** Start **
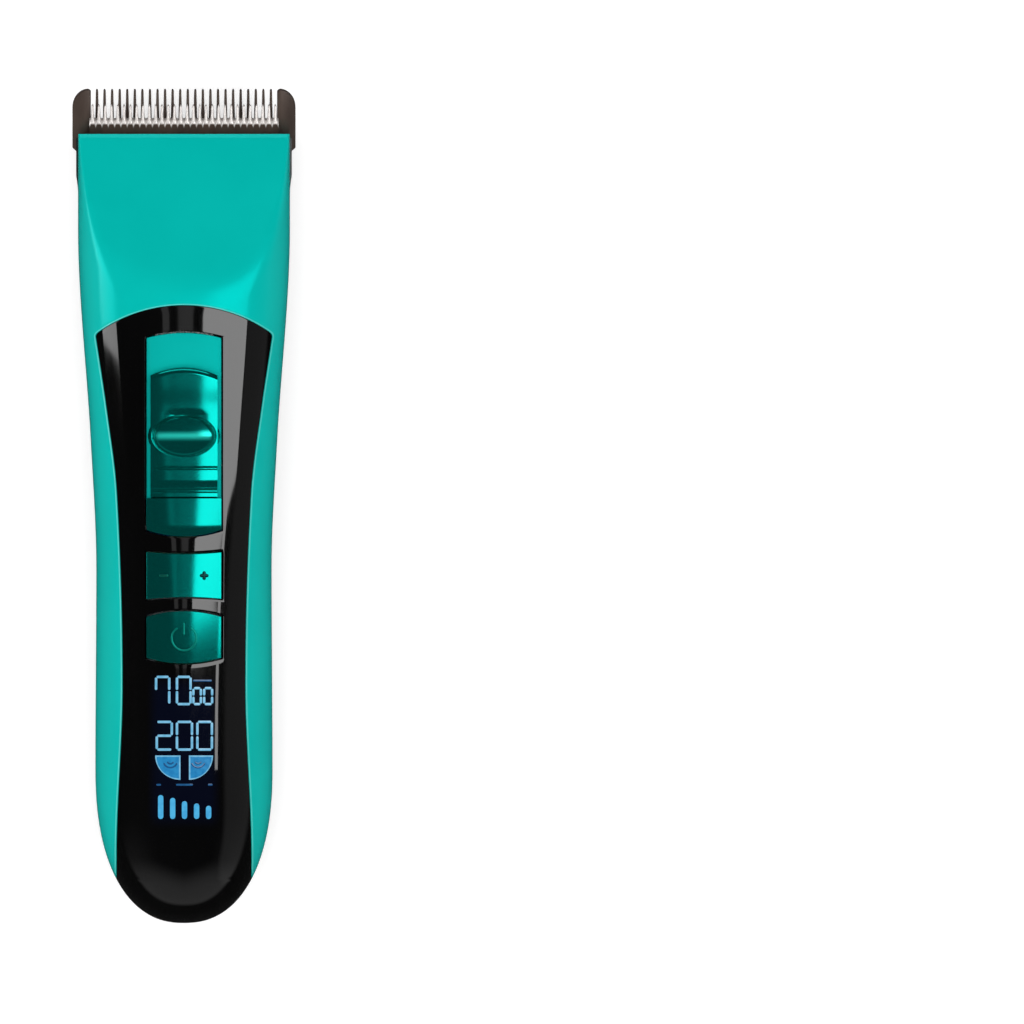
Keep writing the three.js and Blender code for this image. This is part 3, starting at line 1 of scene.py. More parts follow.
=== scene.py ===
# %% [markdown]
# # A cordless hair clipper
#
# The clipper lies on its back with its display up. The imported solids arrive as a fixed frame: every
# piece has its true place and moves with its own body. Here each visible piece gets its smooth skin
# and its finish. Lengths in the formulas are in millimetres, with X across, Y towards the blade and
# Z up, and become metres only when a mesh is written.

# %% Load the frame
import bpy
import json
import math
import numpy as np
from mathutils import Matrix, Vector

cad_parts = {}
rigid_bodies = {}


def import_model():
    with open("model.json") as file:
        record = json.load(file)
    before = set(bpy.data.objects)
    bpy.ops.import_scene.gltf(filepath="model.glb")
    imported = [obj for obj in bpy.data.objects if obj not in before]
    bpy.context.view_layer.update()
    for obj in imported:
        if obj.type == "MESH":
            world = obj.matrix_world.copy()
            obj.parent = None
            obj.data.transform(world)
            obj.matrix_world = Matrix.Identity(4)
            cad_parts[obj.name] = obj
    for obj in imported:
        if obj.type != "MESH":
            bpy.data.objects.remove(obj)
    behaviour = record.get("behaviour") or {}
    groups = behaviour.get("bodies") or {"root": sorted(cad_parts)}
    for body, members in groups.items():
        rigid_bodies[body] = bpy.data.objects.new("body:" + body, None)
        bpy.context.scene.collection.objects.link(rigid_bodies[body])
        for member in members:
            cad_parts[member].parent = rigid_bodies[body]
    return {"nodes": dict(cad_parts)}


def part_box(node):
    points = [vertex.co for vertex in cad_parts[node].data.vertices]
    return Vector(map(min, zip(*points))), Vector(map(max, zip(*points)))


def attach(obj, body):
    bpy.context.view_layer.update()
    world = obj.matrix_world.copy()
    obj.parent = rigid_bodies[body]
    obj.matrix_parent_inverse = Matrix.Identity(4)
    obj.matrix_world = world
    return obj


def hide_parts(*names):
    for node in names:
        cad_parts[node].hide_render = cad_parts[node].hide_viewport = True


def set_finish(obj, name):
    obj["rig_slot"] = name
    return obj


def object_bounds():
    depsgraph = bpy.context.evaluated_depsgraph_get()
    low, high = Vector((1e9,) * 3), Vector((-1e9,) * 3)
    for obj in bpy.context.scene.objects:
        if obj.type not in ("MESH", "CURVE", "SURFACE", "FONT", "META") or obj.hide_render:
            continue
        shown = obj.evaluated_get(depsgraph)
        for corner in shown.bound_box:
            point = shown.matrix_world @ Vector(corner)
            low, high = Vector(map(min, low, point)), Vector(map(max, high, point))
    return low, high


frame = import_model()
cad_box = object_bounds()
MM = 0.001


def corners(solid):
    """The lowest and the highest corner of a solid, in millimetres."""
    low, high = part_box(solid)
    return np.array(low) / MM, np.array(high) / MM


def points_of(mesh):
    """A mesh's points in millimetres, as rows of (x, y, z)."""
    flat = np.zeros(len(mesh.vertices) * 3)
    mesh.vertices.foreach_get("co", flat)
    return flat.reshape(-1, 3) / MM


# %% [markdown]
# ## The housing's form
#
# The housing is two shells of moulded plastic that meet at a level parting line. Across the clipper
# each shell is a superellipse: an ellipse pushed out towards its box, so that the front is flat with
# round shoulders. The plan, the front line and the back line say how wide, how high and how deep the
# section is at every place along the clipper, and the tail closes both with a rounded end.

# %% Lines along the clipper
housing_low, housing_high = corners("front_housing")
TAIL = cad_box[0][1] / MM
NOSE = housing_high[1]
PARTING = housing_low[2]
FRONT = corners("front_panel")[1][2]
SEAM = 0.3
TAPER, DOME = 33, 14


def smooth_line(stations):
    """A cubic through (place, value) stations, level at its ends and wherever it turns."""
    place, value = np.array(stations, float).T
    rise = np.diff(value)
    slope = np.zeros_like(value)
    keeps_on = rise[:-1] * rise[1:] > 0
    slope[1:-1][keeps_on] = ((value[2:] - value[:-2]) / (place[2:] - place[:-2]))[keeps_on]

    def line(at):
        """The line's value at a place; it stays level past both ends."""
        held = np.clip(at, place[0], place[-1])
        i = np.clip(np.searchsorted(place, held, side="right") - 1, 0, len(place) - 2)
        step = place[i + 1] - place[i]
        t = (held - place[i]) / step
        from_values = (2 * t**3 - 3 * t**2 + 1) * value[i] + (3 * t**2 - 2 * t**3) * value[i + 1]
        return from_values + step * ((t**3 - 2 * t**2 + t) * slope[i] + (t**3 - t**2) * slope[i + 1])

    return line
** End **
● **Request**
Exactly repeat the lines above, from the opening line through the one with "before = set(bpy.data.objects)", and include nothing else.

● **Exercise solution**
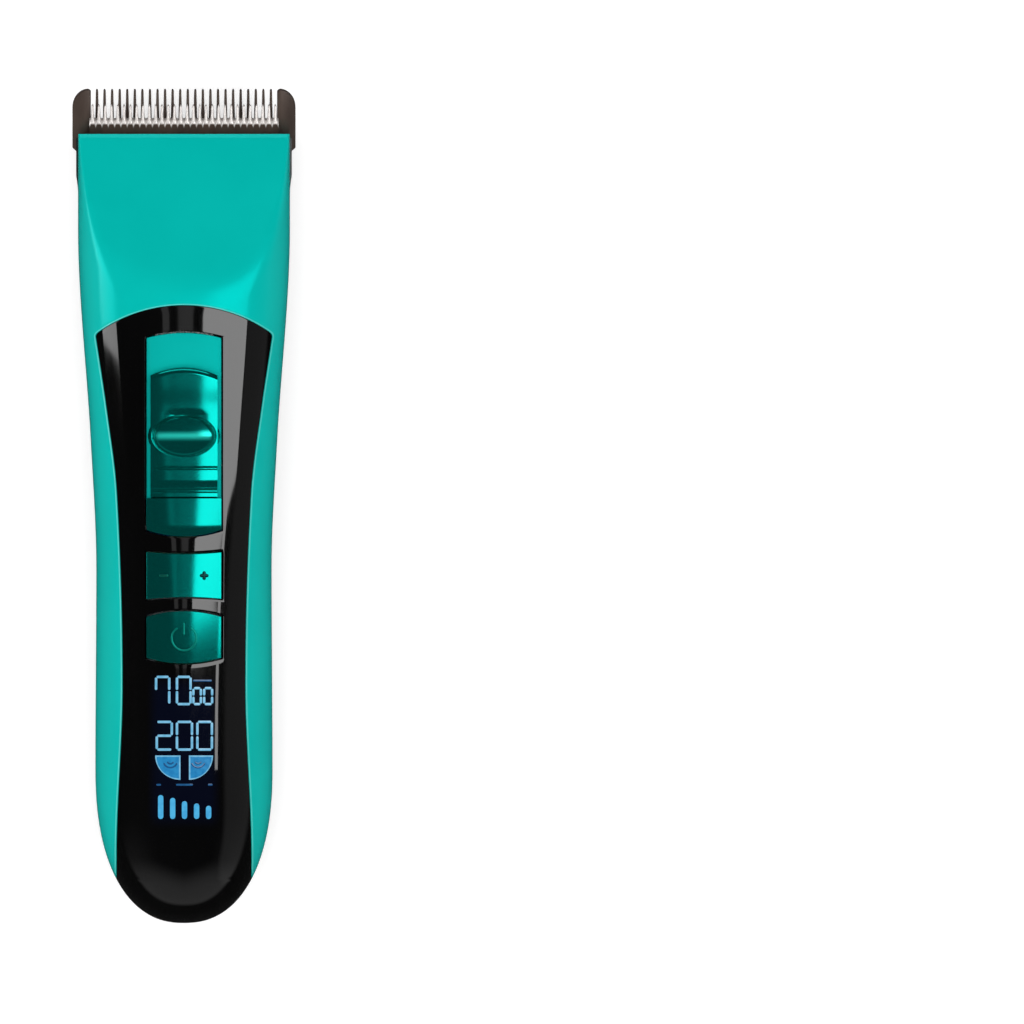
Keep writing the three.js and Blender code for this image. This is part 3, starting at line 1 of scene.py. More parts follow.
=== scene.py ===
# %% [markdown]
# # A cordless hair clipper
#
# The clipper lies on its back with its display up. The imported solids arrive as a fixed frame: every
# piece has its true place and moves with its own body. Here each visible piece gets its smooth skin
# and its finish. Lengths in the formulas are in millimetres, with X across, Y towards the blade and
# Z up, and become metres only when a mesh is written.

# %% Load the frame
import bpy
import json
import math
import numpy as np
from mathutils import Matrix, Vector

cad_parts = {}
rigid_bodies = {}


def import_model():
    with open("model.json") as file:
        record = json.load(file)
    before = set(bpy.data.objects)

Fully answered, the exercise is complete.